Jakarta, Gempita.co – Utang Pemerintah Naik Rp136,92 triliun dari posisi Rp5.910,64 triliun di November, menjadi Rp6.074,56 triliun di bulan Desember 2020.
Dengan demikian, rasio utang pemerintah terhadap produk domestik bruto (PDB) mencapai 38,68%.
Meski begitu, menurut Menteri Keuangan Sri Mulyani Indrawati, posisi Indonesia masih relatif cukup hati-hati dengan rasio utang 38,68% tersebut.
“Kita perkirakan (utang) akan mendekati 40% dari PDB namun sekali lagi Indonesia masih relatif dalam posisi yang cukup hati-hati atau prudent,” kata Sri Mulyani dikutip dari Antara, Selasa (16/2/2021).
Pasalnya, rasio utang pemerintah di negara-negara lain terhadap PDB jauh lebih besar ketimbang Indonesia. Bahkan, ada beberapa negara yang rasio utang pemerintahnya melampaui PDB.
Misalnya untuk negara maju yakni Amerika Serikat (AS) sekitar 103%, dan Prancis lebih 118%. Lalu, beberapa negara maju lainnya juga memiliki rasio utang yang cukup besar terhadap PDB seperti Jerman 72%, China hampir 66%, dan India mendekati 90%.
Lalu untuk negara-negara di ASEAN seperti Thailand 50%, Filipina 54,8%, Malaysia 66%, dan Singapura yang melampaui PDB yakni 131%.
Selain itu, menurut Sri Mulyani, pemerintah mengutamakan prinsip kehati-hatian dalam menetapkan kebijakan, sehingga kontraksi ekonominya cukup moderat. Lalu, defisit APBN 2020 6,09% jauh lebih kecil dibandingkan negara lain yang di atas 10% seperti AS yang mendekati 15%, dan Prancis 10,8%.
“Ini artinya apa? Negara-negara ini hanya dalam satu tahun utang negaranya melonjak lebih dari 10%, sementara Indonesia tetap bisa terjaga di kisaran 6%,” jelas Sri Mulyani.

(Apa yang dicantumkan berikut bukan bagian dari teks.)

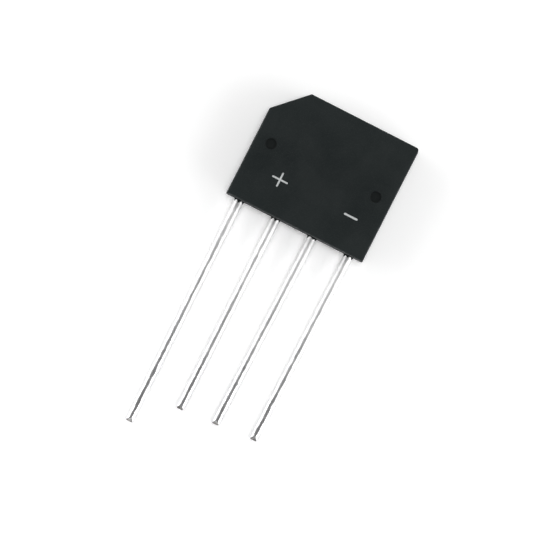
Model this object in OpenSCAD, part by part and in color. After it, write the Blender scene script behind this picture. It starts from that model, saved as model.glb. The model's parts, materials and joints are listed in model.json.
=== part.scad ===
// Single in-line bridge rectifier: a moulded epoxy block round four diode dies, with four round leads.
// It lies on its back. +X runs along the lead row from the positive to the negative lead, +Y points
// from the lead exits into the body, and +Z points out of the marked face. The origin is the middle
// of the lead row, on the seating edge and in the parting plane of the mould.

/* [Body] */
// Width of the body along the lead row
body_w = 19; // [18:0.1:22]
// Height of the body from the seating edge to the top
body_h = 15.85; // [14:0.05:18]
// Thickness of the body from the back to the marked face
body_t = 6.2; // [5:0.1:8]
// Length that the 45 degree corner takes off each side
corner_cut = 3.9; // [2:0.1:5]
// Radius of the upright corners at the marked face and at the back
corner_face_r = 0.12; // [0.05:0.01:1]
// Bevel round the marked face and the back
edge_bevel = 0.12; // [0.05:0.01:0.4]
// Draft of the side walls, away from the parting plane
draft_deg = 3; // [0.5:0.5:6]
// Height of the upright land at the parting plane, which is the seating edge below
land_t = 0.3; // [0.1:0.05:0.8]

/* [Ejector dimples] */
// Diameter of each dimple in the marked face
dimple_d = 1.5; // [0.8:0.1:2.5]
// Depth of each dimple
dimple_depth = 0.35; // [0.1:0.05:0.8]
// Distance of each dimple's centre from the nearer side of the body
dimple_side = 2.25; // [1.5:0.05:4]
// Height of the dimples above the seating edge
dimple_y = 7.95; // [4:0.05:11]

/* [Leads] */
// Distance between neighbouring leads at the body
lead_pitch = 5.08; // [4:0.01:5.3]
// Diameter of the round leads
lead_d = 1.25; // [0.9:0.05:1.4]
// Length of the positive lead below the seating edge
plus_lead_len = 30.7; // [6:0.1:40]
// Length of the alternating-current lead beside the positive one
ac_lead_a_len = 26.5; // [6:0.1:40]
// Length of the alternating-current lead beside the negative one
ac_lead_b_len = 26.2; // [6:0.1:40]
// Length of the negative lead below the seating edge
minus_lead_len = 25.8; // [6:0.1:40]
// Bevel round the cropped end of each lead
tip_bevel = 0.14; // [0.05:0.01:0.3]
// Length of each lead that runs straight down from the seating edge, to the knee where its lean starts
straight_len = 2.5; // [2.1:0.1:4]
// Inward lean of the positive lead
plus_lean_deg = 0.5; // [0.1:0.01:0.5]
// Inward lean of the alternating-current lead beside the positive one
ac_lean_a_deg = 0.2; // [0.1:0.01:0.5]
// Inward lean of the alternating-current lead beside the negative one
ac_lean_b_deg = 0.5; // [0.1:0.01:0.5]
// Inward lean of the negative lead
minus_lean_deg = 0.5; // [0.1:0.01:0.5]

/* [Lead heads] */
// Thickness of the flattened heads
head_t = 0.45; // [0.3:0.05:0.6]
// Width of each head between the round lead and its pads
neck_w = 2; // [1.4:0.1:2.4]
// Width of each head where it carries a die
pad_w = 2.7; // [2.5:0.1:3.2]
// Length over which a round lead is pressed flat
flare_len = 1.6; // [1:0.1:2]
// Length that the round lead runs in past the seating edge
shank_in = 0.1; // [0.06:0.01:0.14]
// Height of the lower row of dies above the seating edge
lower_row_y = 5; // [4:0.1:5.5]
// Height of the upper row of dies above the seating edge
upper_row_y = 10; // [9:0.1:11.5]

/* [Dies] */
// Side of each square die
die_w = 2.3; // [1.2:0.1:2.4]
// Thickness of each die
die_t = 0.3; // [0.2:0.02:0.4]
// Thickness of each solder layer
solder_t = 0.06; // [0.03:0.01:0.1]
// Margin of bare die round each solder layer
solder_margin = 0.1; // [0.05:0.05:0.3]

/* [Polarity marks] */
// Thickness of the printed ink
ink_t = 0.03; // [0.01:0.01:0.1]
// Distance of the + mark's centre from the positive side of the body
plus_side = 5.25; // [3:0.05:8]
// Height of the + mark's centre above the seating edge
plus_y = 4.5; // [3:0.05:7]
// Width of the + mark along the lead row
plus_w = 2.15; // [1:0.05:3]
// Height of the + mark
plus_h = 1.9; // [1:0.05:3]
// Stroke of the + mark
plus_stroke = 0.25; // [0.1:0.01:0.5]
// Distance of the - mark's centre from the negative side of the body
minus_side = 3.9; // [2:0.05:8]
// Height of the - mark's centre above the seating edge
minus_y = 4.4; // [3:0.05:7]
// Width of the - mark
minus_w = 1.85; // [1:0.05:3]
// Stroke of the - mark
minus_stroke = 0.28; // [0.1:0.01:0.5]

/* [Hidden] */
$fn = 48;
epoxy = [0.18, 0.19, 0.19];
tinned = [0.84, 0.84, 0.85];
silicon = [0.36, 0.38, 0.44];
solder_grey = [0.66, 0.67, 0.69];
ink = [0.84, 0.85, 0.85];

half_t = body_t / 2;
draft_in = (half_t - land_t / 2 - edge_bevel) * tan(draft_deg);
corner_land_r = corner_face_r + edge_bevel + draft_in;

// Places of the leads in the row, and the levels of their heads, as multiples of the pitch and of
// the stack: the outer pair lies under the dies and the inner pair over them
plus_at = -1.5;
ac_a_at = -0.5;
ac_b_at = 0.5;
minus_at = 1.5;
under = -1;
over = 1;
inner_gap = die_t + 2 * solder_t;

// The flare starts inside the round lead, smaller than it by this step
flare_step = 0.045;

// Each die: its name, the alternating-current lead over it, and its row
DIES = [
    ["plus_a", ac_a_at, upper_row_y],
    ["plus_b", ac_b_at, upper_row_y],
    ["minus_a", ac_a_at, lower_row_y],
    ["minus_b", ac_b_at, lower_row_y]
];
// Each solder layer: its name's end, and its side of the die
SIDES = [["under", under], ["over", over]];

// ---- Moulded body ----

// One upright corner of a mould half: the land, the drafted wall and the bevel, turned about its axis
module corner_post() {
    rotate_extrude()
        polygon([
            [0, 0],
            [corner_land_r, 0],
            [corner_land_r, land_t / 2],
            [corner_land_r - draft_in, half_t - edge_bevel],
            [corner_face_r, half_t],
            [0, half_t]
        ]);
}

// The half of the block above the parting plane, stretched over its five corners
module mould_half() {
    left = -body_w / 2;
    right = body_w / 2;
    r = corner_land_r;
    // at a 135 degree corner the post stands this far along the edge from the corner itself
    along = r * tan(22.5);
    hull()
        for (p = [
            [left + r, r],
            [right - r, r],
            [right - r, body_h - r],
            [left + corner_cut + along, body_h - r],
            [left + r, body_h - corner_cut - along]
        ])
            translate(p) corner_post();
}

module dimple(side) {
    translate([side * (body_w / 2 - dimple_side), dimple_y, half_t - dimple_depth])
        cylinder(h = 2 * dimple_depth, d = dimple_d);
}

// The block is moulded round the leads and dies, so it holds a cavity of exactly their shape
module body() {
    color(epoxy)
        difference() {
            union() {
                mould_half();
                mirror([0, 0, 1]) mould_half();
            }
            for (side = [-1, 1]) dimple(side);
            plus_lead();
            ac_lead_a();
            ac_lead_b();
            minus_lead();
            for (d = DIES) {
                die(d);
                for (s = SIDES) solder(d, s);
            }
        }
}

// ---- Leads, each one wire with its head pressed flat ----

// Lowest height of a head that lies on the given side of the dies
function head_z(level) = level * (inner_gap + head_t) / 2 - head_t / 2;

// A stretch of round wire with its cropped end bevelled, along +Z
module cropped_wire(len) {
    r = lead_d / 2;
    rotate_extrude()
        polygon([[0, 0], [r, 0], [r, len - tip_bevel], [r - tip_bevel, len], [0, len]]);
}

// Everything near a wire that lies below its knee, cut off along the knee's mitre
module below_knee(len, lean) {
    translate([0, -straight_len, 0])
        rotate(lean / 2)
            translate([-lead_d, -len, -lead_d]) cube([2 * lead_d, len, 2 * lead_d]);
}

// The round wire of a lead: straight down from inside the body to the knee, then leaning in
module shank(at, len, lean) {
    translate([at * lead_pitch, 0, 0])
        mirror([at > 0 ? 1 : 0, 0, 0]) {
            difference() {
                translate([0, shank_in, 0])
                    rotate([90, 0, 0]) cylinder(h = straight_len + lead_d, d = lead_d);
                below_knee(len, lean);
            }
            intersection() {
                translate([0, -straight_len, 0])
                    rotate(lean)
                        translate([0, lead_d, 0])
                            rotate([90, 0, 0]) cropped_wire(len - straight_len + lead_d);
                below_knee(len, lean);
            }
        }
}

// The stretch pressed from round to flat: a widening cone between two slanting faces
module flare(at, level) {
    start_r = lead_d / 2 - flare_step;
    start_z = start_r - flare_step;
    end_z = head_z(level);
    translate([at * lead_pitch, 0, 0])
        intersection() {
            rotate([-90, 0, 0]) cylinder(h = flare_len, r1 = start_r, r2 = neck_w / 2);
            rotate([90, 0, 90])
                linear_extrude(height = 2 * neck_w, center = true)
                    polygon([[0, -start_z], [flare_len, end_z], [flare_len, end_z + head_t], [0, start_z]]);
        }
}

// A flat stretch of a head, from the lower left to the upper right corner of its outline
module strip(level, low, high) {
    translate([low[0], low[1], head_z(level)]) cube([high[0] - low[0], high[1] - low[1], head_t]);
}

// The neck of a head, from inside the flare up to the given height
module neck(at, level, top) {
    x = at * lead_pitch;
    strip(level, [x - neck_w / 2, flare_len - head_t / 2], [x + neck_w / 2, top]);
}

// A lead of the outer pair: its head turns along a row and runs under both dies there
module outer_lead(at, len, lean, row_y) {
    far_at = at < 0 ? ac_b_at : ac_a_at;
    near_x = at * lead_pitch + sign(at) * neck_w / 2;
    far_x = far_at * lead_pitch - sign(at) * pad_w / 2;
    color(tinned)
        union() {
            shank(at, len, lean);
            flare(at, under);
            neck(at, under, row_y);
            strip(under, [min(near_x, far_x), row_y - pad_w / 2], [max(near_x, far_x), row_y + pad_w / 2]);
        }
}

// A lead of the inner pair: its head runs straight up over one die of each row
module inner_lead(at, len, lean) {
    x = at * lead_pitch;
    color(tinned)
        union() {
            shank(at, len, lean);
            flare(at, over);
            neck(at, over, lower_row_y);
            strip(over, [x - pad_w / 2, lower_row_y - pad_w / 2], [x + pad_w / 2, upper_row_y + pad_w / 2]);
        }
}

module plus_lead() outer_lead(plus_at, plus_lead_len, plus_lean_deg, upper_row_y);

module ac_lead_a() inner_lead(ac_a_at, ac_lead_a_len, ac_lean_a_deg);

module ac_lead_b() inner_lead(ac_b_at, ac_lead_b_len, ac_lean_b_deg);

module minus_lead() outer_lead(minus_at, minus_lead_len, minus_lean_deg, lower_row_y);

// ---- Dies and the solder on both their sides ----

module die(d) {
    color(silicon)
        translate([d[1] * lead_pitch, d[2], 0])
            cube([die_w, die_w, die_t], center = true);
}

module solder(d, s) {
    side = die_w - 2 * solder_margin;
    color(solder_grey)
        translate([d[1] * lead_pitch, d[2], s[1] * (die_t + solder_t) / 2])
            cube([side, side, solder_t], center = true);
}

// ---- Printed polarity marks ----

// A stroke with round ends, along X
module stroke(length, width) {
    run = length - width;
    square([run, width], center = true);
    for (end = [-1, 1]) translate([end * run / 2, 0]) circle(d = width);
}

module plus_mark() {
    color(ink)
        translate([plus_side - body_w / 2, plus_y, half_t])
            linear_extrude(height = ink_t) {
                stroke(plus_w, plus_stroke);
                rotate(90) stroke(plus_h, plus_stroke);
            }
}

module minus_mark() {
    color(ink)
        translate([body_w / 2 - minus_side, minus_y, half_t])
            linear_extrude(height = ink_t) stroke(minus_w, minus_stroke);
}

body();
plus_lead();
ac_lead_a();
ac_lead_b();
minus_lead();
for (d = DIES) {
    die(d);
    for (s = SIDES)
        solder(d, s);
}
plus_mark();
minus_mark();
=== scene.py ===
import json
import math
import random

import bmesh
import bpy
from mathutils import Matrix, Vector


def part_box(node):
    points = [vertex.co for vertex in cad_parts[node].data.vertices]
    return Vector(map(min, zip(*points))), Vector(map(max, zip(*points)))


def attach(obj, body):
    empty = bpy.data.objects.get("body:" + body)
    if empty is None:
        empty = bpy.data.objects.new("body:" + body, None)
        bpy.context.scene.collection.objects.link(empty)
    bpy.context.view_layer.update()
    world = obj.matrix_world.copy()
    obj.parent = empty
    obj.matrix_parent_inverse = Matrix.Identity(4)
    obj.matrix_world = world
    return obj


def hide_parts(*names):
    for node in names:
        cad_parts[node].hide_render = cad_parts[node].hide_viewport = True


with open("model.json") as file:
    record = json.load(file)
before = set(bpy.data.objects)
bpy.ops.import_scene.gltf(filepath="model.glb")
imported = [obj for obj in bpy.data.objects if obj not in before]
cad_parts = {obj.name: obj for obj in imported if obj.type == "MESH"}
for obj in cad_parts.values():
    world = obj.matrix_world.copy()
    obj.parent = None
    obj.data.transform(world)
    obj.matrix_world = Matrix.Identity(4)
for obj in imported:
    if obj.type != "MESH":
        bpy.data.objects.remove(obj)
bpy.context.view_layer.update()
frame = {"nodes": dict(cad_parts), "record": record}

MM = 0.001

# ---- Sizes of the moulding, in metres ----

CORNER_CUT = 3.9 * MM
SEAT_CORNER_R = 0.18 * MM
TOP_CORNER_R = 0.5 * MM
CUT_CORNER_R = 0.35 * MM
LEAST_CORNER_R = 0.05 * MM
EDGE_ROUND = 0.12 * MM
DRAFT = math.radians(3)
LAND = 0.3 * MM
SEAM_PROUD = 0.03 * MM
SEAM_HALF_H = 0.02 * MM
LAND_ROUND = 0.012 * MM
LAND_ROUND_H = 0.2 * MM
WALL_SHARES = (0.25, 0.5, 0.75, 0.96)
FACE_HOLDS = (0.03 * MM, 0.10 * MM)
CORNER_STEPS = 10
ROUND_STEPS = 5

DIMPLE_R = 0.75 * MM
DIMPLE_DEPTH = 0.35 * MM
DIMPLE_SIDE = 2.25 * MM
DIMPLE_Y = 7.95 * MM
DIMPLE_RIM = 0.06 * MM
DIMPLE_SEGMENTS = 64

# ---- Resin at the roots of the leads: its sizes, and in degrees where its tongues lie ----

FLASH_SKIN = 0.05 * MM
FLASH_HIDDEN = 0.10 * MM
FLASH_SIDES = (30, 90, 150)
FLASH_SWAY = 14
FLASH_SEGMENTS = 48
FLASH_SEED = 5

# ---- Sizes of the leads ----

TIP_ROUND = 0.14 * MM
TIP_SPARE = 0.01 * MM
CROP_LEN = 0.5 * MM
CROP_DEPTH = 0.2 * MM
SHANK_IN = 0.1 * MM
KNEE_AT = 2.5 * MM
FLARE_LEN = 1.6 * MM
FLARE_RINGS = 13
FLARE_SEGMENTS = 48
HEAD_OVERLAP = 0.2 * MM
HEAD_T = 0.45 * MM
NECK_W = 2.0 * MM
PAD_W = 2.7 * MM
LOWER_ROW_Y = 5.0 * MM
HEAD_ROUND = 0.05 * MM
HEAD_ROUND_STEPS = 3
BOX_SLACK = 0.1 * MM
WIRE_SEGMENTS = 64
WIRE_RINGS = 120
CREASE = math.radians(18)

# ---- Sizes of the printed marks ----

PLUS_STROKE = 0.22 * MM
MINUS_STROKE = 0.25 * MM
INK_SOFT = 0.6
STROKE_END_STEPS = 10

# ---- Sizes of the studio, in metres ----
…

Berdasarkan data Kementerian Keuangan dari konferensi pers APBN KiTa pada 18 Januari lalu, porsi utang pemerintah terdiri dari surat berharga negara (SBN) Rp 5.221,65 triliun dan pinjaman Rp 852,91 triliun.
Jika dilihat lebih rinci lagi, SBN dari domestik terdiri dari surat utang negara Rp 3.303,78 dan surat berharga syariah negara Rp 721,84 triliun. Lalu, ada valas di surat utang negara Rp 946,37 triliun dan surat berharga syariah negara Rp 249,66 triliun. Sementara, utang pemerintah dari pinjaman, rinciannya bilateral Rp 333,76, multilateral Rp 464,21 triliun, dan commercial banks Rp 42,97 triliun.
Menanggapi hal itu, Ekonom dari Institutefor Development of Economics and Finance (Indef) Bhima Yudhistira menilai, angka utang pemerintah sudah hampir lampu merah apabila dilihat dari kemampuan bayar utang atau debt service ratio (DSR).
“Kriteria utang terhadap PDB juga perlu diperdalam dengan indikator DSR, di mana DSR tier I Indonesia terus naik melebihi 25%, padahal negara seperti Filipina cuma 9.7%, Thailand 8% dan Meksiko 12.3%. Dengan melihat perbandingan DSR maka bisa dikatakan utang sudah jadi beban dan kemampuan bayar berkurang. Ini bisa dikatakan lampu kuning sudah hampir lampu merah,” kata Bhima ketika dihubungi detikcom.
Di sisi lain, menurutnya rasio utang pemerintah terhadap PDB tidak bisa dibandingkan dengan negara-negara maju seperti AS, Prancis, Jerman, Singapura, dan sebagainya.
“Ini ibarat mobil esemka dibandingkan dengan pesawat airbus ya jadi tidak apple to apple. Apalagi posisi Indonesia turun kelas menjadi negara berpendapatan menengah ke bawah. Indonesia cocoknya dibandingkan dengan sesama negara berkembang,” tegas Bhima.
Bhima menilai, dari porsi utang pemerintah lebih besar dialokasikan untuk belanja pegawai dan belanja barang. Hal itu menurutnya akan menurunkan produktivitas.
“Kalau beban utang terus meningkat, sementara belanja di sektor produktifnya kalah dengan belanja birokrasi seperti belanja pegawai dan belanja barang maka kasian pemerintahan ke depan karena harus cari penerimaan lebih besar dan terbitkan utang baru. Utang yang bertambah namun produktivitas turun namanya kasih beban ke generasi masa depan, generasi milenial dan generasi Z,” urainya.